A cura di Patrick Zweifel, Chief Economist di Pictet
L’efficacia dello stimolo governativo ha trasformato la Cina dall’essere una minaccia per la salute dell’economia mondiale a diventare una forza stabilizzatrice.
Gli Stati Uniti sono attanagliati dai timori di una recessione, mentre il settore manifatturiero tedesco continua a contrarsi. Nonostante le nubi sull’economia globale, emerge un posto soleggiato, la Cina. Nel giro di pochi mesi, la potenza asiatica si è trasformata: dall’essere una seria minaccia alla stabilità economica del mondo ne è diventata la salvezza. E, stranamente, questo spostamento è il risultato indiretto di un problema che poteva seriamente danneggiare la Cina, ovvero le sanzioni commerciali imposte dagli Stati Uniti.
Dall’inizio del 2018, l’amministrazione Trump ha imposto sanzioni sulle merci cinesi per un totale di 250 miliardi di dollari. Secondo i nostri calcoli, ciò equivale a un’incidenza dello 0,3% sul PIL cinese, che potenzialmente potrebbe arrivare all’1% se la controversia si dovesse inasprire.
L’impatto della Cina sulla crescita mondiale
Essenzialmente, le autorità cinesi hanno reagito in modo prudente e puntuale. Le sanzioni hanno indotto Pechino ad accelerare le riforme e a disporre misure di stimolo, compresi tagli fiscali, spesa per le infrastrutture e allentamento monetario, per un valore di 2800 miliardi di renminbi (si veda il grafico). La nostra analisi indica che circa un terzo di tale importo dovrebbe tradursi in crescita economica, l’equivalente di una spinta annua di circa 0,3 – 0,5% per i prossimi due anni.

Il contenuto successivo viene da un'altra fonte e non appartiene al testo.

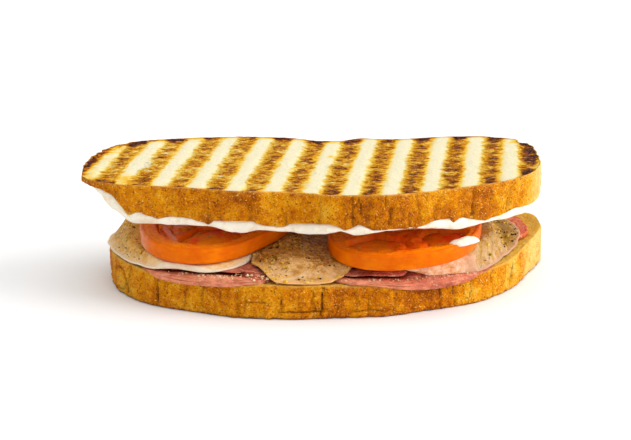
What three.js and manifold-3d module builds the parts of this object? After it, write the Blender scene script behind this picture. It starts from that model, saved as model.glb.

Questo atteggiamento proattivo sta dando buoni risultati, di buon auspicio per gli attivi cinesi, oltre che per i mercati emergenti, più in generale. Abbiamo già assistito a un’inversione di tendenza nella crescita del credito, nella produzione industriale e negli investimenti negli attivi fissi (si veda la Fig. 2). Il rimbalzo della spesa per le infrastrutture è stato particolarmente robusto, finanziato da un’emissione speciale di obbligazioni di Stato locali.
Essenzialmente, la recente riunione del National People’s Congress (NPC) ha preso atto di questo rallentamento strutturale rivedendo al ribasso il suo obiettivo di crescita al 6,0 – 6,5% dal 6,5%. L’intervallo è in linea con le nostre previsioni per quest’anno e con il consenso di mercato.
E indica che la Cina riconosce la tendenza strutturale di una crescita in graduale rallentamento, di pari passo con la riduzione della leva finanziaria, che a sua volta ci fa ben sperare che il governo non offrirà uno stimolo eccessivo all’economia, con provvedimenti anti-ciclici.
Data la dimensione dell’economia cinese, la sua attuale maggiore stabilità offre una potente compensazione al rallentamento degli Stati Uniti e dell’eurozona. La Cina ha contribuito per più di un terzo alla crescita economica mondiale nel 2018 e, quest’anno, prevediamo che la sua quota sia destinata ad aumentare. La potenza asiatica è tornata; questa dovrebbe essere una buona notizia per gli attivi dei mercati emergenti in generale e per quelli cinesi in particolare.